On the basis of the above discussion, if the first longitudinal file is used alone for spell duration estimates, the time unit of a spell duration may be more advantageously expressed in years and then the spell duration treated as a continuous yearly random variable instead of a discrete weekly or monthly variable. For example, "a sample person receiving 23 weeks of public assistance in 1997" will be converted to "a person receiving 23÷52 = 0.4423 years of public assistance in 1997." Similar to the SIPP, the SPD sample data were subject to the preselected starting and ending points for data collection and recall period specified by the sample design. Consequently, the spells reported in the SPD panel (including the SIPP Panels 1992 and 1993) will generally cover the following four situations:

  • A spell may start and end during the panel (an uncensored spell—a spell observed at its entirety).
  • A spell may start during the panel and be still ongoing at the end of the panel (a right censored spell).
  • A spell may start before the beginning of the panel and end during the panel (a left censored spell).
  • A spell may start before the beginning of the panel and be still ongoing at the end of the panel (a doubly censored spell).

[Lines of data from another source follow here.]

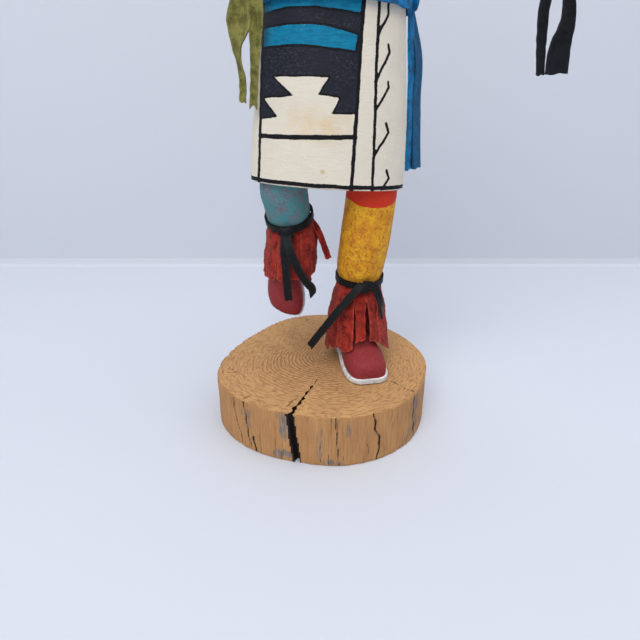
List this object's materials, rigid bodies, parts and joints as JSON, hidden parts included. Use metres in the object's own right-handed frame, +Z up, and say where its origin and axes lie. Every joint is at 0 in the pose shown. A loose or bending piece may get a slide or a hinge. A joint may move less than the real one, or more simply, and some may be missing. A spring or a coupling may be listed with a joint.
{
  "type": "kachina doll",
  "caption": "Carved and painted kachina doll dancing on one leg on a slice of wood, with suede sash, fringed anklets and strips held in its fists.",
  "frame": {"origin": "on the underside of the base, under the pith of the wood, where the doll's trunk stands above it", "axes": "+Z up; +X to the doll's own left; -Y is its front"},
  "size_m": [0.1495, 0.1057, 0.3443],
  "materials": {
    "base": "sanded end grain with bark-free rim",
    "figure": "carved and painted, matte",
    "right_arm": "carved and painted, matte",
    "left_arm": "carved and painted, matte",
    "right_anklet": "fringed suede",
    "left_anklet": "fringed suede",
    "right_tie": "flat lace, satin",
    "left_tie": "flat lace, satin",
    "sash": "suede",
    "green_suede": "suede",
    "black_suede": "suede",
    "neck_ruff": "soft and matte",
    "crest_feathers": "thin carved blades, painted, matte"
  },
  "bodies": {
    "root": {"base": "base", "figure": "figure", "right_arm": "right_arm", "left_arm": "left_arm", "right_anklet": "right_anklet", "left_anklet": "left_anklet", "right_tie": "right_tie", "left_tie": "left_tie", "sash": "sash", "green_suede": "green_suede", "black_suede": "black_suede", "neck_ruff": "neck_ruff", "crest_feathers": "crest_feathers"}
  },
  "joints": []
}
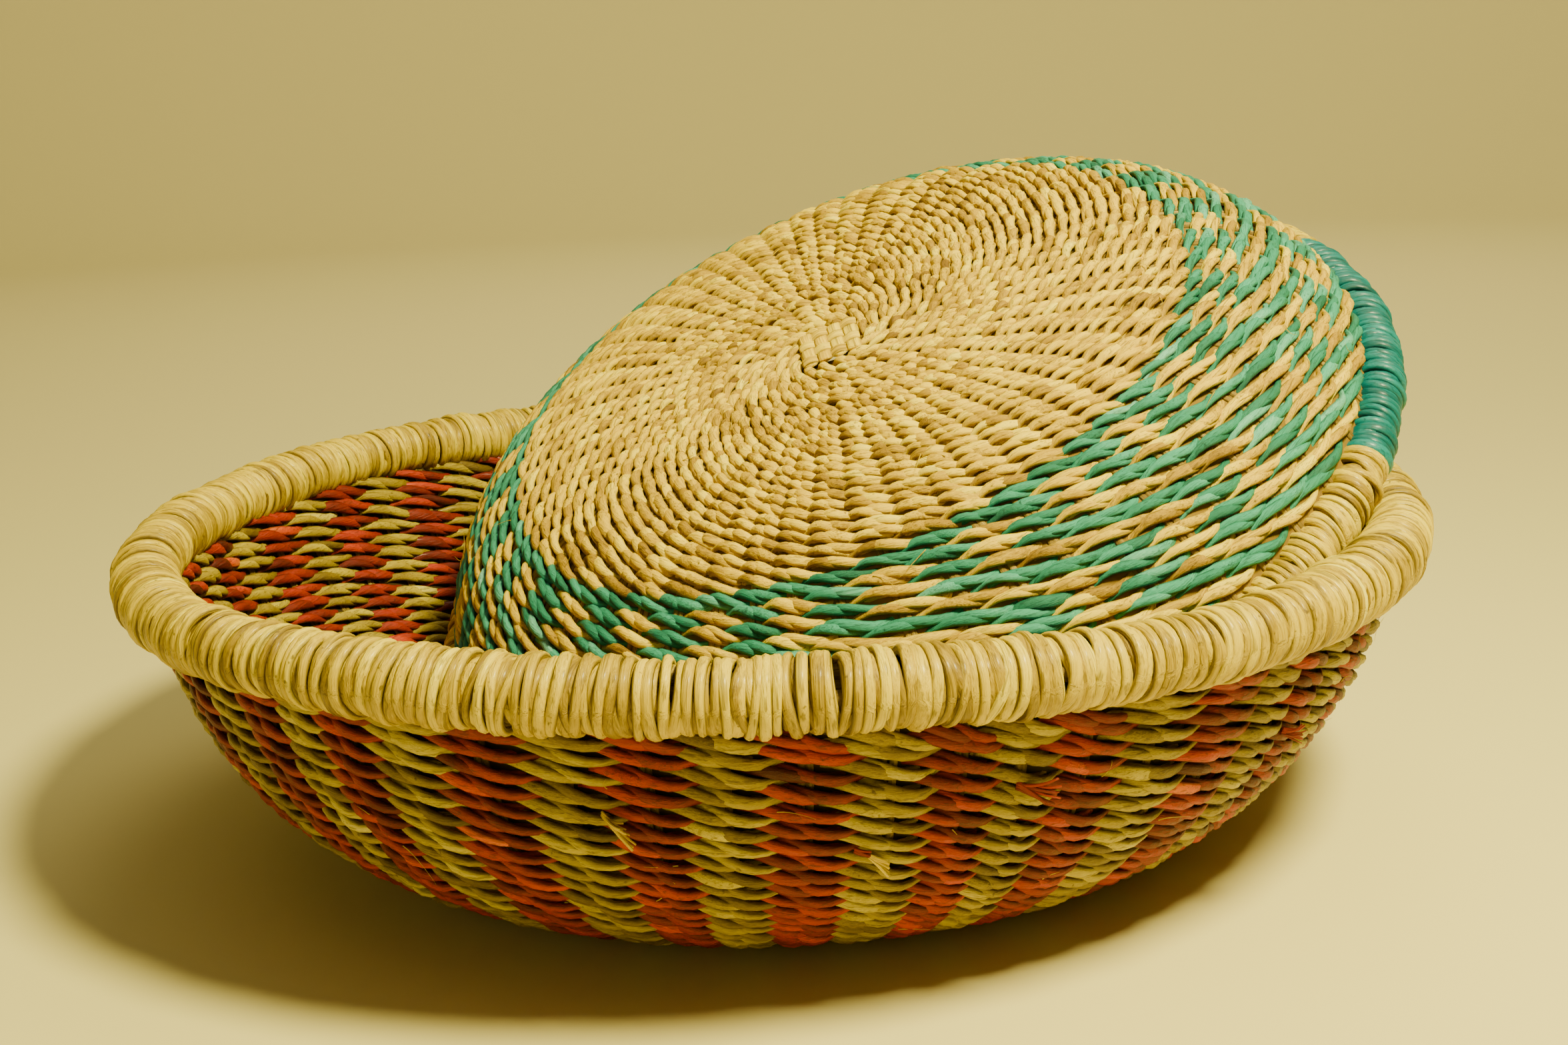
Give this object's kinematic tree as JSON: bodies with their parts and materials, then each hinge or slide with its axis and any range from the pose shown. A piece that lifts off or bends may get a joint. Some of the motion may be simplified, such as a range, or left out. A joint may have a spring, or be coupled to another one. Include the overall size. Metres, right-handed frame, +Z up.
{
  "type": "woven basket with bowl cover",
  "caption": "Round twined-grass basket with a wrapped rim, and a shallower grass bowl turned over in it as a loose, leaning cover.",
  "frame": {"origin": "middle of the basket's foot, on the surface it stands on", "axes": "+Z up, out of the basket's mouth; -Y the side seen in front; the cover leans up towards +X and +Y"},
  "size_m": [0.3612, 0.3612, 0.1781],
  "materials": {
    "natural_grass": "undyed straw-gold grass strands, satin",
    "stake_grass": "bundled grass stakes, dull",
    "orange_grass": "orange-red dyed grass strands, satin",
    "green_grass": "sea-green dyed grass strands, satin",
    "teal_grass": "teal dyed flat grass wrapping, glossy",
    "rim_grass": "undyed flat grass wrapping, glossy"
  },
  "bodies": {
    "basket": {"basket_start_knot": "natural_grass", "basket_stakes": "stake_grass", "basket_floor_weave_outer": "natural_grass", "basket_floor_weave_inner": "natural_grass", "basket_wall_weave_outer": "orange_grass", "basket_wall_weave_inner": "orange_grass", "basket_rim_core": "stake_grass", "basket_rim_wrap": "rim_grass"},
    "cover": {"cover_start_knot": "natural_grass", "cover_stakes": "stake_grass", "cover_crown_weave_outer": "natural_grass", "cover_crown_weave_inner": "natural_grass", "cover_band_weave_outer": "green_grass", "cover_band_weave_inner": "green_grass", "cover_rim_core": "stake_grass", "cover_rim_wrap_natural": "rim_grass", "cover_rim_wrap_teal": "teal_grass"}
  },
  "joints": [
    {"name": "cover_lift", "type": "slide", "parent": "basket", "child": "cover", "axis": [0, 0, 1], "range_m": [0, 0.13]}
  ]
}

Since the SPD data collected prior to the SPD Bridge were extracted from the SIPP Panels 1992 and 1993, the SPD spell data inherently carried over a type of non-sampling error commonly referred to as "the seam effect." In the SIPP, the seam is the boundary between the four-month reference periods for interviews in successive waves of the panel. Namely, for participation in various programs, the number of spell starts or stops reported for the four-month recall (reference month one) was substantially higher than those reported for the one, two, or three month recalls (reference months four, three, and two). This is contrary to the expectation that, after the first wave, the distribution for reported spell starts or stops by month of recall is a uniform one—with approximately 25% of spell starts or stops being reported at each month of recall. As indicated in the SIPP Quality Profile (1998), the bias in the spell data due to the seam effect is significant in the SIPP panels and cannot be ignored in the spell duration estimates. In the SIPP, the cause of the seam bias in the spell data has not been identified with certainty, but it has been commonly suggested that questionnaire wording and design, length of recall, and the interaction between them play an important role. For the SPD, the seam effect between the combined SIPP Panels 1992 and 1993 and the SPD Bridge, and the SPD Bridge and the SPD 1998 on the spell data have not been studied.

Bottom down arrow

Top go to top arrow

Applications of the SPD Longitudinal Weights for Analyses

Each SPD sample person was assigned four weights: two are crude longitudinal panel weights (LGTPERWT on the 1997 SPD file, and LGTPERW8 on the 1998 SPD file); the other two are the refined longitudinal panel weight (SPDLNWGT) and the longitudinal annual weight (ANNUALWT) on the SPD first longitudinal file. A sample person on the 1997 SPD file, the 1998 SPD file, and the SPD first longitudinal file will have either a positive weight or a zero weight assigned to LGTPERWT, LGTPERWT, SPDLNWGT, and ANNUALWT according to his or her longitudinal interview status (as described in Chapter 5). The SPD first longitudinal file contains annual data for 1992, 1993, 1994, 1996, and 1997 while the 1998 calendar year file contains only annual data for 1997. Therefore, by using the first longitudinal file to obtain data for longitudinal analyses, analysts can avoid the burden of linking files.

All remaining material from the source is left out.